◆ TASK TO COMPLETE
Copy out all lines that carry the word "axis".

◆ DATASET EXTRACT
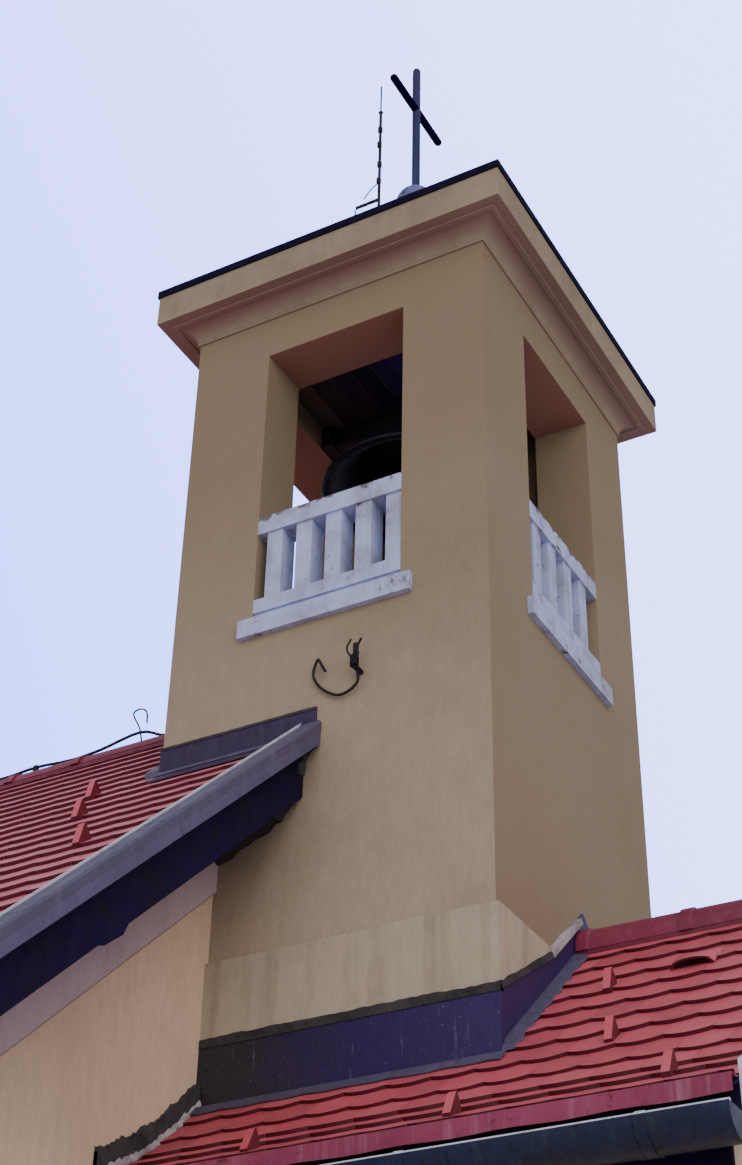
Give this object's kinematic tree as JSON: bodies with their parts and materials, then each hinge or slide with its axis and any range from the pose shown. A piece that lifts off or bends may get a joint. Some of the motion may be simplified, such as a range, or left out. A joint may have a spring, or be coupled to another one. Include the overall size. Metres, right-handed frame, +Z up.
{
  "type": "small chapel",
  "caption": "Small plastered chapel with a gabled nave, a square belfry tower with a swinging bell over the entrance, and a low gabled porch",
  "frame": {"origin": "centre of the footprint at ground level", "axes": "+X along the ridges towards the porch, +Y across the nave towards its back side, +Z up"},
  "size_m": [9.986, 7.092, 10.604],
  "materials": {
    "tower_plaster": "painted lime plaster, matt, stained",
    "nave_plaster": "painted lime plaster, matt",
    "new_render": "smoother cement render, matt",
    "concrete": "cast concrete, rough",
    "painted_concrete": "painted cast concrete, chipped",
    "cornice_plaster": "run plaster moulding, matt",
    "frieze_paint": "painted plaster band, matt",
    "roof_tiles": "plain clay tiles with segmental ends, matt",
    "dark_sheet_metal": "dark painted sheet metal, weathered",
    "verge_sheet_metal": "grey-lilac painted sheet metal",
    "painted_steel": "grey-blue painted steel, weathered",
    "painted_boards": "dark blue painted boards, matt",
    "door_wood": "dark stained planks",
    "bell_bronze": "cast bronze with a dark patina",
    "iron": "dark iron, matt"
  },
  "bodies": {
    "building": {"tower_front_wall": "tower_plaster", "tower_right_wall": "tower_plaster", "tower_back_wall": "tower_plaster", "tower_left_wall": "tower_plaster", "tower_render_patch": "new_render", "belfry_floor": "concrete", "belfry_ceiling": "concrete", "belfry_sills": "painted_concrete", "balustrades": "painted_concrete", "tower_cornice": "cornice_plaster", "tower_roof": "dark_sheet_metal", "cross": "painted_steel", "lightning_rod": "iron", "bell_bearings": "iron", "nave_front_wall": "nave_plaster", "nave_back_wall": "nave_plaster", "entrance_gable_front": "nave_plaster", "entrance_gable_back": "nave_plaster", "far_gable_wall": "nave_plaster", "nave_roof_front": "roof_tiles", "nave_roof_back": "roof_tiles", "porch_roof_front": "roof_tiles", "porch_roof_back": "roof_tiles", "nave_verge_caps": "verge_sheet_metal", "nave_barge_boards": "painted_boards", "nave_verge_soffits": "painted_boards", "nave_friezes": "frieze_paint", "nave_ridge": "roof_tiles", "porch_ridge": "roof_tiles", "gutters": "dark_sheet_metal", "porch_front_wall": "nave_plaster", "porch_back_wall": "nave_plaster", "porch_end_wall_front": "nave_plaster", "porch_end_wall_back": "nave_plaster", "porch_end_wall_over_door": "nave_plaster", "porch_slab": "concrete", "porch_barge_boards": "verge_sheet_metal", "door_frame": "door_wood", "door": "door_wood", "upper_flashing": "dark_sheet_metal", "lower_flashing": "dark_sheet_metal", "wall_hook": "iron"},
    "bell": {"bell": "bell_bronze", "bell_yoke": "iron", "bell_clapper": "iron"}
  },
  "joints": [
    {"name": "bell_swing", "type": "hinge", "parent": "building", "child": "bell", "pos_m": [3.045, 0, 7.815], "axis": [1, 0, 0], "range_deg": [-30, 30]}
  ]
}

◆ FINISHED EXERCISE
Give this object's kinematic tree as JSON: bodies with their parts and materials, then each hinge or slide with its axis and any range from the pose shown. A piece that lifts off or bends may get a joint. Some of the motion may be simplified, such as a range, or left out. A joint may have a spring, or be coupled to another one. Include the overall size. Metres, right-handed frame, +Z up.
    {"name": "bell_swing", "type": "hinge", "parent": "building", "child": "bell", "pos_m": [3.045, 0, 7.815], "axis": [1, 0, 0], "range_deg": [-30, 30]}